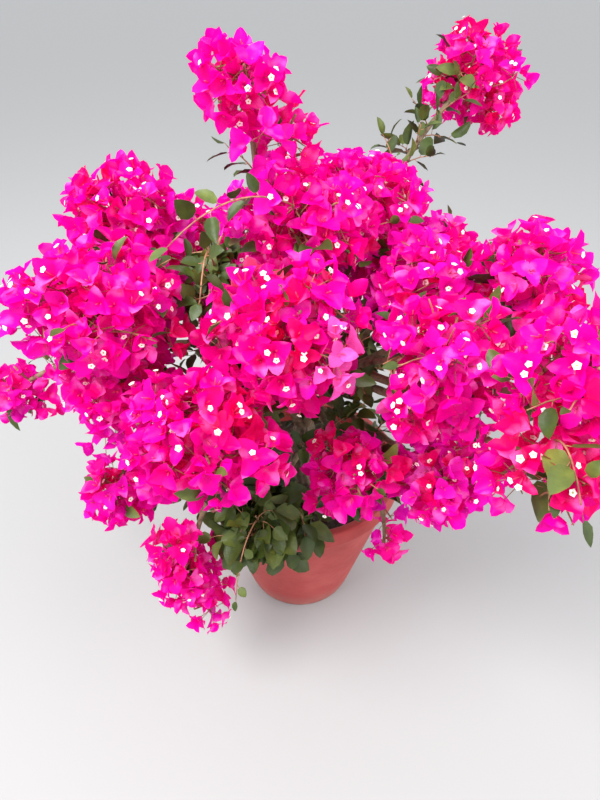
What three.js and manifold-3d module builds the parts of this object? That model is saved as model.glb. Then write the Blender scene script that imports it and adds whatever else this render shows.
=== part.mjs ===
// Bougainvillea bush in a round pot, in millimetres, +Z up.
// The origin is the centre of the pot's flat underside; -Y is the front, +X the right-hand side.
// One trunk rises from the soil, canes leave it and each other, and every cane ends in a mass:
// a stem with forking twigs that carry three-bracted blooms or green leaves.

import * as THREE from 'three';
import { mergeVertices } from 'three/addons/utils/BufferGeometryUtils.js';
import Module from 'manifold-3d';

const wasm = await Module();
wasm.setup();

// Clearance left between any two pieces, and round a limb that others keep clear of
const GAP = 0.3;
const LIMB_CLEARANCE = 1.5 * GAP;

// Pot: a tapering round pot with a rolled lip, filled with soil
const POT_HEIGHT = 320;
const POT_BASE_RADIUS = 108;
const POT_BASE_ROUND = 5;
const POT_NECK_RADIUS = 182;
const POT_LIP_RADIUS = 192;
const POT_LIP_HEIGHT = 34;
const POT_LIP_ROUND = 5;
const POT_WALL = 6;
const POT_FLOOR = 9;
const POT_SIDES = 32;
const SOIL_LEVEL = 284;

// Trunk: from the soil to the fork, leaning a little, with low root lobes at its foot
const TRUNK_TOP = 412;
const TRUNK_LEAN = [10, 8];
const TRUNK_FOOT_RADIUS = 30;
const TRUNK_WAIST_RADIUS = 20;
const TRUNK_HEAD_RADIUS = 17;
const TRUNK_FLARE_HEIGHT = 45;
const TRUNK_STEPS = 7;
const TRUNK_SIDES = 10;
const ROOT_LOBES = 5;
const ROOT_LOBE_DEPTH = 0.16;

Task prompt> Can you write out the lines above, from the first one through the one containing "const SOIL_LEVEL = 284;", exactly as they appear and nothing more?

Full output>
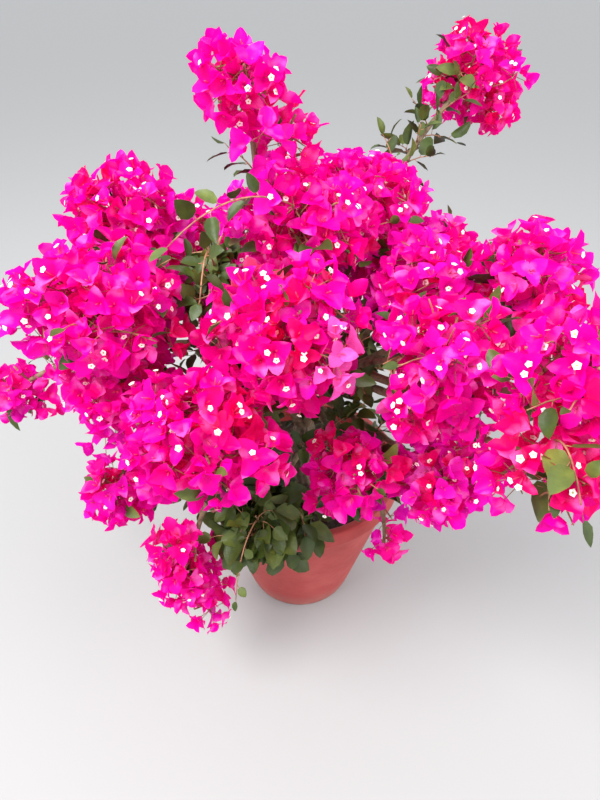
What three.js and manifold-3d module builds the parts of this object? That model is saved as model.glb. Then write the Blender scene script that imports it and adds whatever else this render shows.
=== part.mjs ===
// Bougainvillea bush in a round pot, in millimetres, +Z up.
// The origin is the centre of the pot's flat underside; -Y is the front, +X the right-hand side.
// One trunk rises from the soil, canes leave it and each other, and every cane ends in a mass:
// a stem with forking twigs that carry three-bracted blooms or green leaves.

import * as THREE from 'three';
import { mergeVertices } from 'three/addons/utils/BufferGeometryUtils.js';
import Module from 'manifold-3d';

const wasm = await Module();
wasm.setup();

// Clearance left between any two pieces, and round a limb that others keep clear of
const GAP = 0.3;
const LIMB_CLEARANCE = 1.5 * GAP;

// Pot: a tapering round pot with a rolled lip, filled with soil
const POT_HEIGHT = 320;
const POT_BASE_RADIUS = 108;
const POT_BASE_ROUND = 5;
const POT_NECK_RADIUS = 182;
const POT_LIP_RADIUS = 192;
const POT_LIP_HEIGHT = 34;
const POT_LIP_ROUND = 5;
const POT_WALL = 6;
const POT_FLOOR = 9;
const POT_SIDES = 32;
const SOIL_LEVEL = 284;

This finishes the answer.